What is the appeal of private assets?

1. Provide higher returns/income.

Private equity buyouts have outperformed US large and small caps by a significant margin (net of fees) over the long run. And private debt offers a yield pickup over corporate bonds. The secured nature of asset-based finance also helps to provide a more stable return profile than corporate bonds.

2. Provide access to a broader range of exposures, industries, or outcomes.

The shift to private market financing means that investors can only access the full opportunity set by allocating to private markets. The sector and regional split of many public markets is also not representative of the characteristics of the asset class as a whole. This can skew outcomes. Infrastructure debt is a good example. The public infrastructure bond market is dominated by utilities and US issuers, whereas the infrastructure debt market is far more diverse by sector and region.

3. Reduce risk (volatility and/or risk of loss)

Returns from many private assets are less volatile than public markets, which appeals to many investors. However, in some cases, this is down to valuation methodologies, which can smooth reported price variability.

4. Add diversification benefits by introducing differentiated drivers of returns

Given their differing underlying exposures and return drivers, private assets offer diversification benefits compared to public markets. These vary by asset class and market. Given issues with valuation approaches, a better way to consider the relationship between public and private returns is to look through to the underlying exposures and focus on differentiated drivers of returns, not statistical estimates of correlation.

5. Provide more direct exposure to impact investing

In recent years, an increasing number of investors have become focussed on the impact they have with their investments. Private markets offer distinct advantages for creating and measuring impact in a more precise manner than is possible in public markets.

Practical considerations

Increased interest in private assets has led to large amounts of capital being raised in the past decade. “Dry powder”, money raised but not yet invested, has hit record highs. High fundraising runs the risk of too much money chasing the same deals, higher prices being paid, and lower future returns. Large buyouts and direct lending are two of the hottest spots on this front.

Better opportunities can be found by seeking out less crowded markets and by using the credibility and reputation of an investment manager to gain access to deals that others would not see.
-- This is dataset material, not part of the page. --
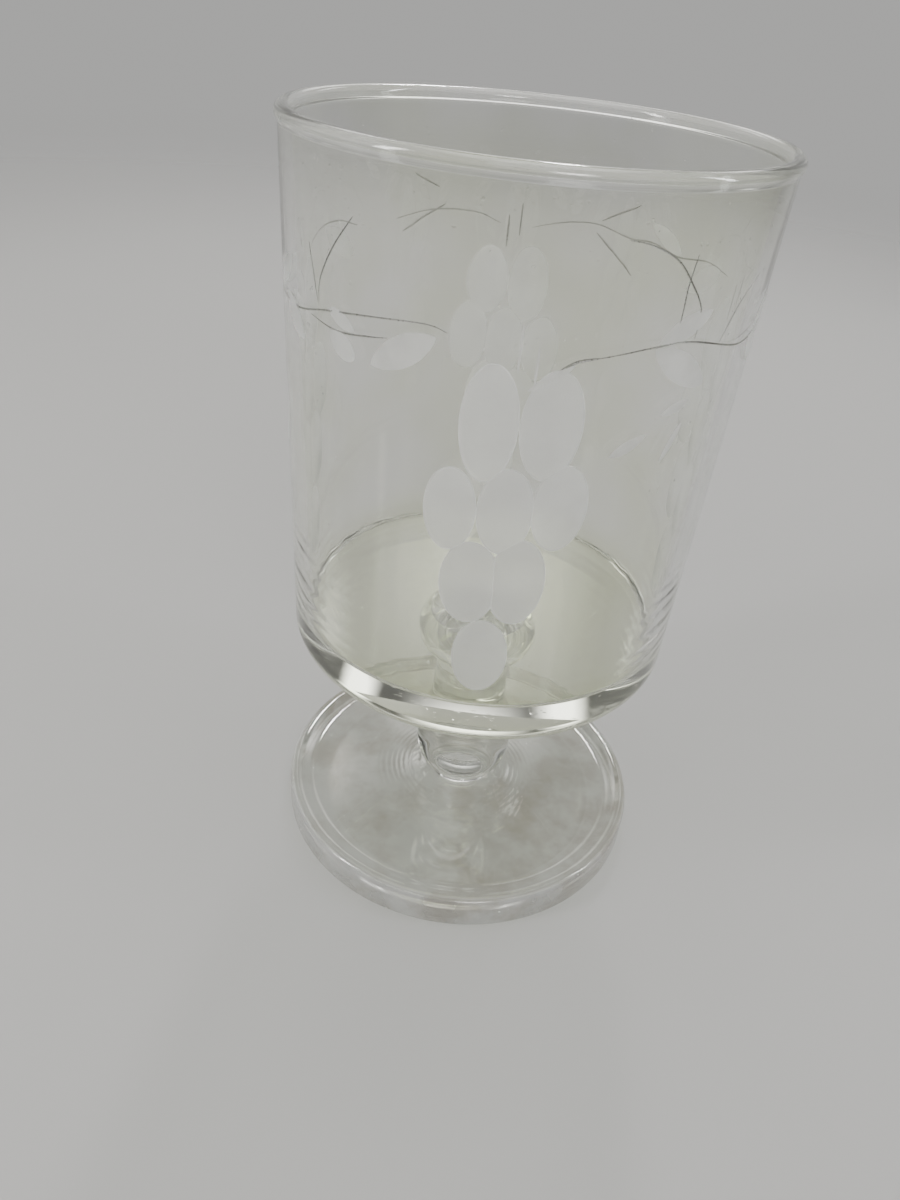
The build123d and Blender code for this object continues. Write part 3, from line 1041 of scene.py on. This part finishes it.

Deal access has become one of the most important edges that a successful investor can lay claim to.

Private markets offer a rich variety of investment options which can diversify and enhance risk and return for investors. With their growing clout, more and more financing is taking place privately. Investors focussed solely on public markets risk missing out. There is no shortage of attractive opportunities but, with increased interest has come increased competition. Investors should seek out less crowded markets to benefit from the return and risk enhancement that private assets can offer.